The work done by your scriptable application is divided between the application and Cocoa scripting. Your application implements classes and methods that perform its scriptable operations; it also provides information that describes its scriptability. Cocoa receives Apple events and uses your scriptability information to interpret them and perform the specified operations, calling on your code to do the actual work.
Here is a summary of how this process works:
The application defines scriptability information (in an sdef file, or in the older style script suite and script terminology files) that includes both the terms a scripter can use and the application information for supporting those terms. This information typically includes the Standard suite (implemented by Cocoa scripting), which supports standard AppleScript commands and classes.
The application defines classes for the scriptable objects it supports and provides keys for their scriptable properties and elements.
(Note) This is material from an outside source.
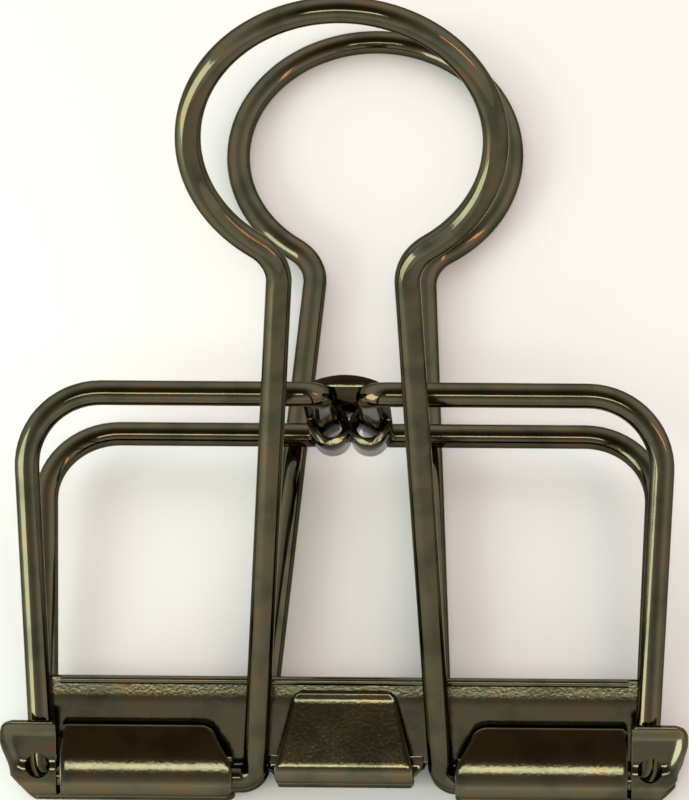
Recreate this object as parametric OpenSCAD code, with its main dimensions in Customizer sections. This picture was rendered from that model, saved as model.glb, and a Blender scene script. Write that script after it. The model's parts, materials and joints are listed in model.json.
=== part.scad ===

It also defines additional script command classes if it has scriptable operations that can't be performed by one of the standard command classes provided by Cocoa.
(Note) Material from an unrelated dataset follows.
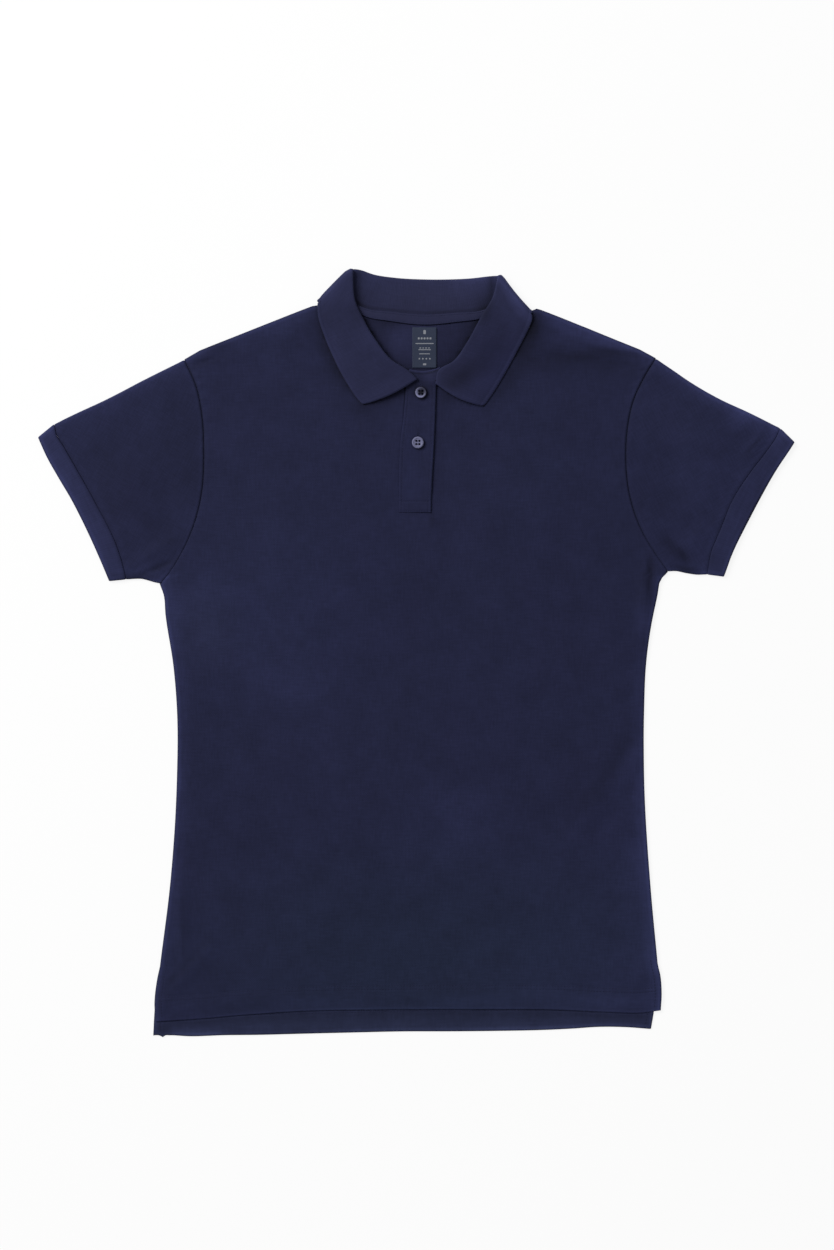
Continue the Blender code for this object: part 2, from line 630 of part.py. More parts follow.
def new_collection(name):
    made = bpy.data.collections.new(name)
    bpy.context.scene.collection.children.link(made)
    return made


def centre_on_origin(collection):
    """Moves the whole shirt so that the middle of its outline is over the origin."""
    bpy.context.view_layer.update()
    graph = bpy.context.evaluated_depsgraph_get()
    corners = []
    for piece in collection.objects:
        made = piece.evaluated_get(graph)
        corners += [made.matrix_world @ vertex.co for vertex in made.data.vertices]
    spots = np.array(corners)
    middle = (spots.min(axis=0) + spots.max(axis=0)) / 2
    for piece in bpy.data.objects:
        piece.location.x -= middle[0]
        piece.location.y -= middle[1]


def build():
    clear_scene()
    shirt = new_collection("polo_shirt")
    cutters = new_collection("cutters")
    pique = material("pique_knit", (0.018, 0.021, 0.052), 0.85)
    rib = material("rib_knit", (0.019, 0.022, 0.054), 0.88)
    tape = material("tape", (0.022, 0.025, 0.06), 0.8)
    cloth_label = material("label", (0.03, 0.042, 0.072), 0.6)
    button = material("button", (0.2, 0.2, 0.26), 0.3)

    wall_object("back", body_panel(BACK_VENT_LEFT, BACK_VENT_RIGHT, BACK_HEM, back_neckline(), BACK_SIDE_ROWS,
                                   back_level), WALL, shirt, pique)
    front = wall_object("front", body_panel(FRONT_VENT_LEFT, FRONT_VENT_RIGHT, FRONT_HEM, front_neckline(),
                                            SIDE_ROWS, front_level), WALL, shirt, pique)
    cut(front, slit_cutter(cutters))
    wall_object("sleeve_left", sleeve_rings(ARMHOLE_LEFT, CUFF_SEAM_LEFT, UNDERARM_LEFT, SLEEVE_TOP_LEFT, -1),
                WALL, shirt, pique, ring=True)
    wall_object("sleeve_right", sleeve_rings(ARMHOLE_RIGHT, CUFF_SEAM_RIGHT, UNDERARM_RIGHT,
                                             SLEEVE_TOP_RIGHT, 1), WALL, shirt, pique, ring=True)
    wall_object("cuff_left", cuff_rings(CUFF_SEAM_LEFT, CUFF_END_LEFT, -1, 0), RIB_WALL, shirt, rib, ring=True)
    wall_object("cuff_right", cuff_rings(CUFF_SEAM_RIGHT, CUFF_END_RIGHT, 1, CUFF_RIGHT_SLIP), RIB_WALL,
                shirt, rib, ring=True)
    wall_object("collar", collar_grid(), COLLAR_WALL, shirt, rib)
    wall_object("neck_tape", tape_grid(), TAPE_WALL, shirt, tape)
    wall_object("label", label_grid(), LABEL_WALL, shirt, cloth_label)
    wall_object("placket_under", placket_under_grid(), WALL, shirt, pique)
    wall_object("placket_upper", placket_upper_grid(), BAND_WALL, shirt, pique)
    for row in BUTTONS:
        add_button(row, shirt, cutters, button)
    centre_on_origin(shirt)


build()
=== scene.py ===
"""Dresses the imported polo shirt: knit shells on its solids, seams, stitching, buttons and label.

Lengths are in millimetres unless a name says otherwise. X runs to the viewer's right, Y towards the collar
and Z up from the floor. Left and right are the viewer's.
"""

import math
from collections import namedtuple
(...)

Scriptability is generally provided through the application's model objects (in terms of the Model-View-Controller paradigm).
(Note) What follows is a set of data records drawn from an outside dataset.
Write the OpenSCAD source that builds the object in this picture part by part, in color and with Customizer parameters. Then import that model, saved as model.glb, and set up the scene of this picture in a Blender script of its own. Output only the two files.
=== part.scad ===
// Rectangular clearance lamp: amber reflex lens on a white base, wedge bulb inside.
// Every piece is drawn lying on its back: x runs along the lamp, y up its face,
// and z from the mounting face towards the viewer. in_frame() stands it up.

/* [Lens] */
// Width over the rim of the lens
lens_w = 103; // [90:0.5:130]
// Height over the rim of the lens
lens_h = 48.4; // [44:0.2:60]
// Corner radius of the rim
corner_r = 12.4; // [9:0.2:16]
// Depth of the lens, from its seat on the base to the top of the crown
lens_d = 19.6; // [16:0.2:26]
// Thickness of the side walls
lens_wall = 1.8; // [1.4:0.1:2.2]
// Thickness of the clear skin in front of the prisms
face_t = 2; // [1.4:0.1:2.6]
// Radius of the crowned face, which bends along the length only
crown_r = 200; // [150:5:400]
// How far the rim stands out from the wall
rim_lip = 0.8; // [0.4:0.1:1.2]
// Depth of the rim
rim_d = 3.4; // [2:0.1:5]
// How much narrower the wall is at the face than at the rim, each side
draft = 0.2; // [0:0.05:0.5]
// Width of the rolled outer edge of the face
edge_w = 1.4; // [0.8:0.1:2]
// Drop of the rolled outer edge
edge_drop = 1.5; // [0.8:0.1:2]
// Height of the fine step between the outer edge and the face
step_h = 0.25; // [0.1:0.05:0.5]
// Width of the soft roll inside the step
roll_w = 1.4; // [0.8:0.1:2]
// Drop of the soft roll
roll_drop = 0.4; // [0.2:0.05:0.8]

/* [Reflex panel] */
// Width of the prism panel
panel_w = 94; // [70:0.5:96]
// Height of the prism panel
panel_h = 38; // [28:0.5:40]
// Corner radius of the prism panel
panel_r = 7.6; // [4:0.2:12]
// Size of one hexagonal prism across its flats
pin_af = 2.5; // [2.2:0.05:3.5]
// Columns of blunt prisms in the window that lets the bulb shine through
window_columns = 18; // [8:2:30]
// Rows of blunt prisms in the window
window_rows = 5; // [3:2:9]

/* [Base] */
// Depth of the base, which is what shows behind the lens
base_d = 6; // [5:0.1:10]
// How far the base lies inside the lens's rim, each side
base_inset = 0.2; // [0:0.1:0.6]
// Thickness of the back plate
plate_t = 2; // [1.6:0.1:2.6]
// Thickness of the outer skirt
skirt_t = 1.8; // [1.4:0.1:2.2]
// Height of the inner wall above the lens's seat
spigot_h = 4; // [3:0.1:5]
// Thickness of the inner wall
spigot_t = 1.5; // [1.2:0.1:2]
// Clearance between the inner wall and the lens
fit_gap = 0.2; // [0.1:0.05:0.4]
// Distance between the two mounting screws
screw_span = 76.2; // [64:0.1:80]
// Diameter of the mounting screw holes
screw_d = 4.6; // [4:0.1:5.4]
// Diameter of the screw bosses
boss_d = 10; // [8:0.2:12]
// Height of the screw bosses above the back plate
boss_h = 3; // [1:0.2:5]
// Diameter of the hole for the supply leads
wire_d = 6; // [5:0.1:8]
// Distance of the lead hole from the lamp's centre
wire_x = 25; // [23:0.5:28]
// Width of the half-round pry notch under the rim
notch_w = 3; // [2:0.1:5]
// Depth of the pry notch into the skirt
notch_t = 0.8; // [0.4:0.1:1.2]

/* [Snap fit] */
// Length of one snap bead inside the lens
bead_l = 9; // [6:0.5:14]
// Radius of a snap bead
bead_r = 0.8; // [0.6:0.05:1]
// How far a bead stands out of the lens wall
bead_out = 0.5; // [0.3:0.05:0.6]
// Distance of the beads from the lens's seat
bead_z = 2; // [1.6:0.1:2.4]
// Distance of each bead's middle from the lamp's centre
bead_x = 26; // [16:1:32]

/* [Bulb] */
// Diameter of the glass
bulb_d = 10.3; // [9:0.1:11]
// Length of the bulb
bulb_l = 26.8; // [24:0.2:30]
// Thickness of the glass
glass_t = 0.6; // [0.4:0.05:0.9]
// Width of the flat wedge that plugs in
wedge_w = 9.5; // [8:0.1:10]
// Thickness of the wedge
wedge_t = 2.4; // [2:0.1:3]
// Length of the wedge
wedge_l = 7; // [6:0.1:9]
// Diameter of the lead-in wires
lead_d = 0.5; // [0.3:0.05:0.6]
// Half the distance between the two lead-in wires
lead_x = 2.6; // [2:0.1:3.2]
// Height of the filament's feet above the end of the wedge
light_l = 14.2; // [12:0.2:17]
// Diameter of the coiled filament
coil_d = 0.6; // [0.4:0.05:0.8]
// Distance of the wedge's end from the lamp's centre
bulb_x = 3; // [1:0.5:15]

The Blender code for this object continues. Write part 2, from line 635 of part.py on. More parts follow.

The application is key-value coding (KVC) compliant in naming the instance variables or accessor methods for the scriptable properties and elements of its scriptable classes.
For each scriptable class, the application implements an object specifier method, which locates a scriptable object of that type within the application’s containment hierarchy.
The application’s Info.plist file has entries that activate Cocoa scripting and specify an sdef file, as shown in “Turn On Scripting Support in Your Application.”
When it is first needed, Cocoa loads the application's scriptability information and automatically registers event handlers for the supported commands.
When the application receives an Apple event for a registered command, Cocoa instantiates a script command object containing all the information needed to identify the application objects on which the command should operate. All command objects use KVC to locate the specified scriptable objects to operate on.
Cocoa then executes the command, which sends messages to the appropriate application objects to perform the work. For many commands, Cocoa uses KVC to get or set values of the specified objects.
When a command needs to return a value, Cocoa scripting packages the information in a reply Apple event and returns it.
If an error occurs while executing the command, Cocoa returns the error information (including any information added by the application) in the reply Apple event. For details, see “Error Handling.”
If a command requires asynchronous processing (such as the gathering of information through a sheet), the application can suspend it, so that the application doesn't receive additional Apple events during processing. For details, see “Suspending and Resuming Apple Events and Script Commands.”